Discover solutions to maximize water and energy efficiency
Ready to turn insight into action? Here's where you find hands-on solutions.
At Simpeller, we built our platform specifically for the challenge this article describes. Our plug-and-play IoT smartsink devices make invisible water and energy waste visible in real time, giving your team the data needed to act fast and measure results accurately. We track verified performance improvements and convert efficiency gains into measurable value, whether that means renewable PV credits, material-exchange vouchers, or ESG-ready carbon accounting.
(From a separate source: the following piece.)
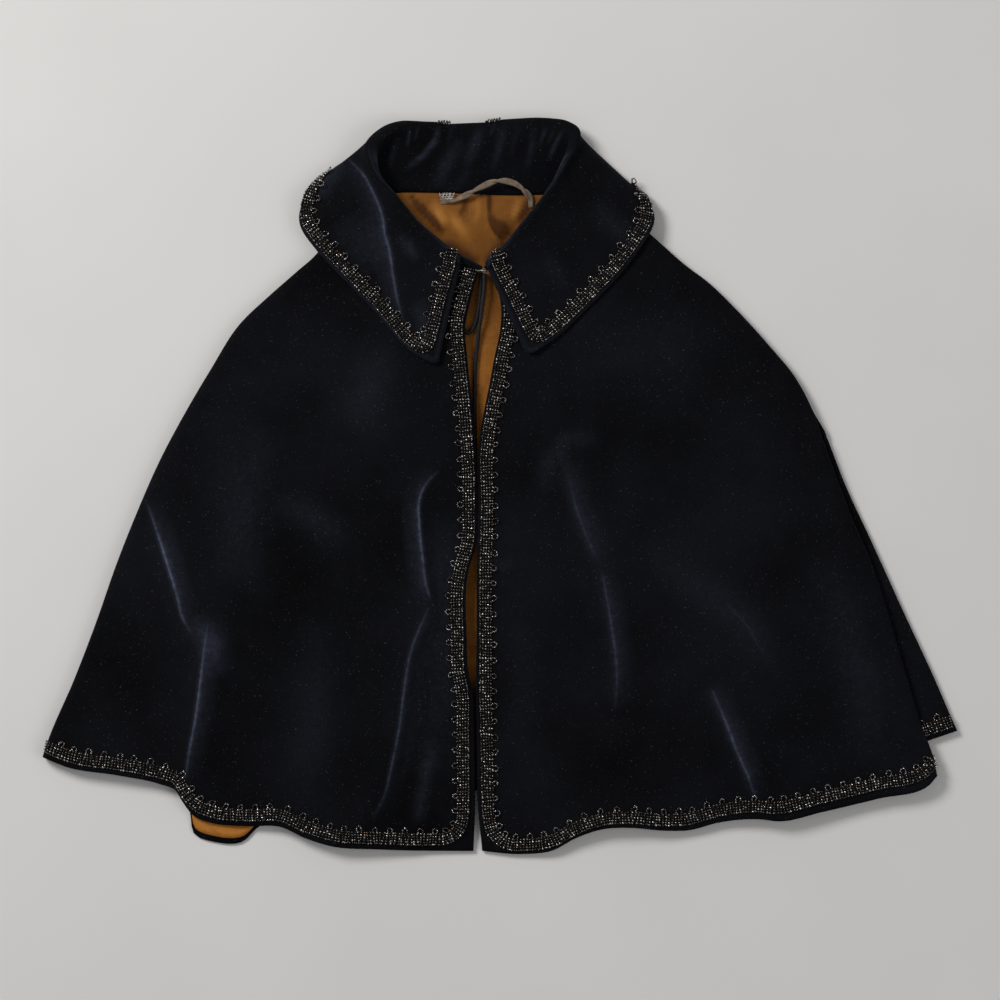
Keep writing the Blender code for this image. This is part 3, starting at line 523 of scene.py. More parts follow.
def front_height(folds, points, from_hem, from_side):
    """Height of the outer face of a front, and the highlight painted on its folds."""
    x, y = points[..., 0], points[..., 1]
    side = smooth_step(from_side / 60.0)
    low = smooth_step((120.0 - y) / 60.0)
    ridges, nap = fold_height(folds[0], x, y)
    creases, shine = fold_height(folds[1], x, y)
    rise = smooth_step(from_hem / HEM_RISE) * 0.85 + 0.15 * np.minimum(1, from_hem / HEM_RISE)
    top = blend(SIDE_TOP, FRONT_TOP + low * (FRONT_LOFT * side + ridges * side), side)
    quiet = smooth_step((215.0 - y) / 60.0) * smooth_step(from_side / 30.0)
    flatter = blend(0.45, 1.0, smooth_step(from_hem / 30.0))
    height = blend(hem_height(x), top, rise) + creases * quiet * flatter
    return height, nap + shine * quiet


def back_base(y):
    """Height of the back's lower face, which steps up onto the collar."""
    return NECK_LIFT * smooth_step((y - NECK_LIFT_FROM) / (NECK_LIFT_TO - NECK_LIFT_FROM))


def plain_fold(start, seam, count):
    """A plain side fold: how far in from the outline, and how high, from the flat to the seam."""
    low = seam + math.copysign(0.9, start - seam)
    reach = min(FOLD_REACH, abs(start - low) * 1.3)
    for k in range(FOLD_STEPS + 1):
        turn = math.pi / 2 * k / FOLD_STEPS
        yield reach * (1 - math.sin(turn)), low + (start - low) * math.cos(turn)
    for k in range(1, count + 1):
        yield 0.0, blend(low, seam, k / count)


def pleat_fold(start, seam, depth, count):
    """A side fold that turns right over and runs back in by the depth of the pleat."""
    radius = abs(start - seam) / 2
    for k in range(FOLD_STEPS + 1):
        turn = math.pi * k / FOLD_STEPS
        yield radius * (1 - math.sin(turn)), (start + seam) / 2 + (start - seam) / 2 * math.cos(turn)
    for k in range(1, count + 1):
        yield blend(radius, max(depth, radius + 3), k / count), seam


def right_fold(start, seam, y, more, count):
    """The fold on the right: plain above the place where the pleat begins, and pleated below it."""
    if y > PLEAT_STARTS:
        return list(plain_fold(start, seam, count))
    depth = PLEAT_DEPTH * smooth_step((PLEAT_STARTS - y) / (PLEAT_STARTS - PLEAT_FULL))
    return list(pleat_fold(start, seam, depth + more, count))


def side_seam(y):
    """Height of the seam in the middle of a side fold."""
    rise = float(np.clip((y - SIDE_SEAM_RISES_FROM) / SIDE_SEAM_RISES_OVER, 0, 1))
    return SIDE_SEAM + SIDE_SEAM_RISE * rise


def front_grid(patch, folds, pleated):
    """Outer face of a front, from its opening edge over the fold at its side, and the highlight painted on
    it.
    """
    length = patch.start.length
    rows = round(length / CELL)
    columns = round(FRONT_REACH / CELL)
    grid, naps = [], []
    for v in np.linspace(0, 1, rows + 1):
        width, point_at = patch.row(v)
        side_y = patch.end.at(v)[1]
        distance = np.linspace(0, width - FOLD_REACH, columns)
        points = point_at(distance)
        height, nap = front_height(folds, points, (1 - v) * length, width - distance)
        seam = side_seam(side_y) + SEAM_GAP / 2
        start = max(height[-1], seam + 2)
        fold = right_fold(start, seam, side_y, 0.0, 6) if pleated else list(plain_fold(start, seam, 2))
        inset = np.array([f[0] for f in fold])
        turned = point_at(width - inset)
        line = np.concatenate([np.column_stack([points, height]),
                               np.column_stack([turned, [f[1] for f in fold]])[1:]])
        grid.append(line)
        naps.append(np.concatenate([nap, np.zeros(len(fold) - 1)]))
    return np.array(grid), np.array(naps)


def flap_width(y):
    """How far the back's outer fold shows beyond the front's, at this height up the cape."""
    outer = np.interp(-y, [-p[1] for p in RIGHT_OUTER], [p[0] for p in RIGHT_OUTER])
    inner = np.interp(-y, [-p[1] for p in RIGHT_SIDE], [p[0] for p in RIGHT_SIDE])
    return max(0.0, float(outer - inner))


def back_grid(patch):
    """Outer face of the back, from the left seam under the cape and over the pleat on the right."""
    rows = round(patch.start.length / BACK_CELL)
    grid = []
    for v in np.linspace(0, 1, rows + 1):
        width, point_at = patch.row(v)
        left_y, right_y = patch.start.at(v)[1], patch.end.at(v)[1]
        left = list(plain_fold(back_base(left_y), side_seam(left_y) - SEAM_GAP / 2, 2))[::-1]
        right = right_fold(back_base(right_y), side_seam(right_y) - SEAM_GAP / 2, right_y,
                           flap_width(right_y), 6)
        flat = point_at(np.linspace(LINING_INSET, width - LINING_INSET, round(BACK_REACH / BACK_CELL)))
        line = [(*point_at(inset), height) for inset, height in left]
        line += [(*point, back_base(point[1])) for point in flat]
        line += [(*point_at(width - inset), height) for inset, height in right]
        grid.append(line)
    return np.array(grid)


def lining_grid(patch):
    """Lower face of the lining on the inside of the back, and the light and shade painted on its folds."""
    length = patch.start.length
    grid = []
    for v in np.linspace(0, 1 - HEM_TURN / length, round(length / LINING_CELL)):
        width, point_at = patch.row(v)
        points = point_at(np.linspace(LINING_INSET, width - LINING_INSET, LINING_COLUMNS))
        grid.append(np.column_stack([points, back_base(points[:, 1]) + CLOTH + SEAM_GAP]))
    grid = np.array(grid)
    ridges, tone = fold_height(LINING_FOLDS, grid[..., 0], grid[..., 1])
    return grid, ridges, tone


# Collar

def bezier(points, t):
    """Point on the curve with four control points."""
    a, b, c, d = points
    s = 1 - t
    return s ** 3 * a + 3 * s * s * t * b + 3 * s * t * t * c + t ** 3 * d


def stretch(arc, out, share):
    """Make a step of the roll longer or shorter in the way out from the neck."""
    return arc + out * arc.dot(out) * (share - 1)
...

If you are serious about cutting operational costs and building a credible sustainability record, explore our water-energy solutions to see how tokenized efficiency works in practice.
Frequently asked questions
What is the water-energy nexus and why does it matter to facility managers?
It is the interdependent relationship where energy is required for water supply and water is essential for energy production, meaning decisions about one resource directly affect the cost and availability of the other in your facility.
How much energy does water treatment and distribution consume?
Drinking water and wastewater plants represent 30 to 40% of local government energy use, making them among the largest single energy consumers in municipal operations and a major cost driver for facilities connected to those systems.
Are renewables always the better choice for water and energy savings?
Renewables like wind and solar PV use very little operational water, but their full supply chain still carries a water footprint through manufacturing and infrastructure, so lifecycle assessment matters before drawing conclusions.
What tools help optimize the water-energy nexus in commercial buildings?
Life-cycle cost analysis and intelligent management systems like Nexa are proven starting points, combining financial modeling with real-time detection to support cost-effective efficiency improvements across water and energy systems.